Hao, Haotian, Liu, Guifeng, Wang, Yili, Shi, Baoyou, Han, Kun, Zhuang, Yuan, Kong, Yan
Journal of hazardous materials 2019 v.362 pp. 246-257
antimony, chelation, copper, crosslinking, electrostatic interactions, iron oxides, ligands, magnetism, nanocomposites, nanoparticles, nitrilotriacetic acid, pH, screening, sorbents, sorption, surface area, wastewater, zeta potential
In this study, a regenerable magnetic core-shell nanoparticles NH2-Fe3O4-NTA which include 3-aminopropyltriethoxysilane (APTES) and nitrilotriacetic acid (NTA) crosslinked to Fe3O4 was developed by one-pot method for simultaneous removal of cationic and anionic metals.

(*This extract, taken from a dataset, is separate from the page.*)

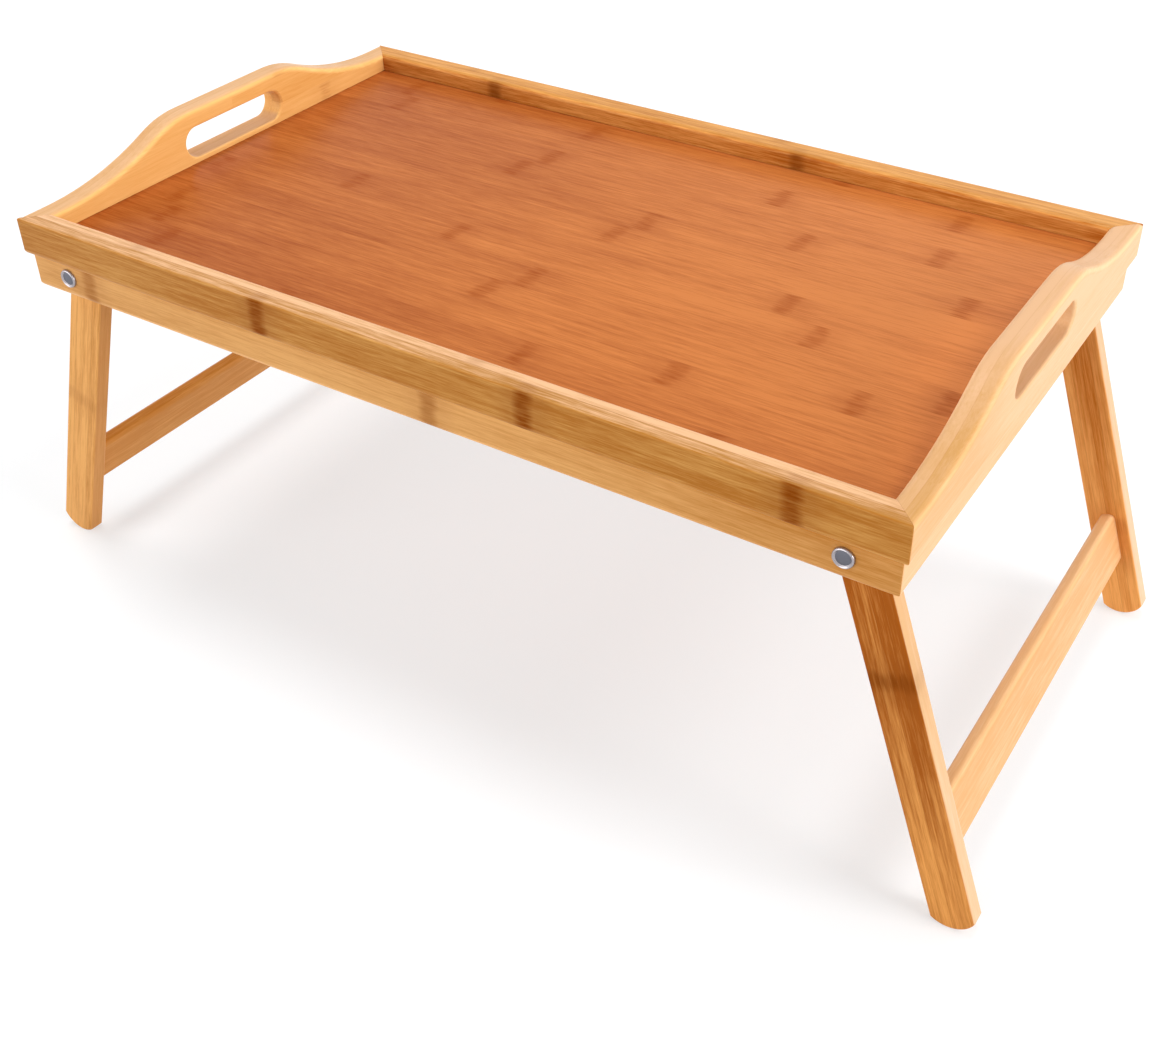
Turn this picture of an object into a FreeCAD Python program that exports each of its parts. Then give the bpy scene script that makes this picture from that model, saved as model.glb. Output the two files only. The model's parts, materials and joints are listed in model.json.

Another nanocomposite NH2-Fe3O4-NTAII was prepared by multi-step method for comparison. NH2-Fe3O4-NTA had positive zeta potential values of 35.1–0.8 mV at pH 1.8–11.0, with the saturation magnetization and surface area up to 40.56 emu/g and 56.94 m²/g, respectively. The maximum sorption capacities of NH2-Fe3O4-NTA for cationic Cu (II) and anionic Sb (III) were 55.56 and 51.07 mg/L, respectively, which were superior to that of NH2-Fe3O4-NTAII. Based on screening in terms of characterization and metal sorption capacity, NH2-Fe3O4-NTA with a feasible synthesis scheme was chosen for further evaluation. The Cu (II) removal by NH2-Fe3O4-NTA was favored with increasing pH, while the Sb (III) removal preferred low pH (2–3). Simultaneous sorption of Cu (II) and Sb (III) exhibited same removal performance with the sole sorption under high dosage (>1 g/L). In real wastewater applications of NH2-Fe3O4-NTA, multiple metals in actual wastewater could be removed to well below the regulation levels. Nonspecific electrostatic interactions, inner-sphere complexation, ligand exchange, chelation and coordination complexation were responsible for Cu (II) and Sb (III) removal.